1920s Etiquette - How Much To Expect of an Escort

Last weekend, I gave a talk on "Art Deco Etiquette" at the Queen Mary Art Deco Festival. The core of this was a series of newspaper articles called "Conduct and Common Sense" by Anne Singleton. These are from the Washington Post archive, but appear to have been originally printed in Vogue. This one comes from December 1926. It is somewhat edited and included to give an idea of the etiquette issues that presented themselves in the 1920s, when women were suddenly "liberated" and people were trying very hard to figure out what the new rules were.

In real society this question doesn't come up, because, in spite of public opinion, the girls in real society don't expect half as much of the boys as the girls in near-society, expect of the young men they call "escorts."

Girls in the world Vogue knows of, do, not put young men to unnecessary expense. Neither would their families permit them to rely upon hard-working young men to hurry out to suburban places near town, fetch the girls to dances in town and take them back again in the late night or early morning hours. No self-respecting parents, and I may say no self-respecting girl, would give a man so much unnecessary trouble.

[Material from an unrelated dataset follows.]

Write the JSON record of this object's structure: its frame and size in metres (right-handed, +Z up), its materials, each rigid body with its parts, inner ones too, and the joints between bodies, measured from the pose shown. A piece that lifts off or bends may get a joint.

I know a young man who had been up all one night because a girl he had taken to a party wanted to stay till the end. He then went to business. The next evening he was hastening home to eat, dress and go out in the train to a nearby semi-country place to fetch another girl, accompany her to the city for a dance, and take her back afterward to her parents' house; thus spending another sleepless night before his business day began. I asked him why he went, and he said he couldn't bear to disappoint her. If that had been a girl with any social background, her parents would have seen that she got to the dance somehow without imposing upon the young man's kindness and chivalry. Or she herself would have come down in the, train to meet him, and after the dance would have gone back with some woman, friend, or arranged to spend the night, in town: The "escort" imposition is spared young-men in society.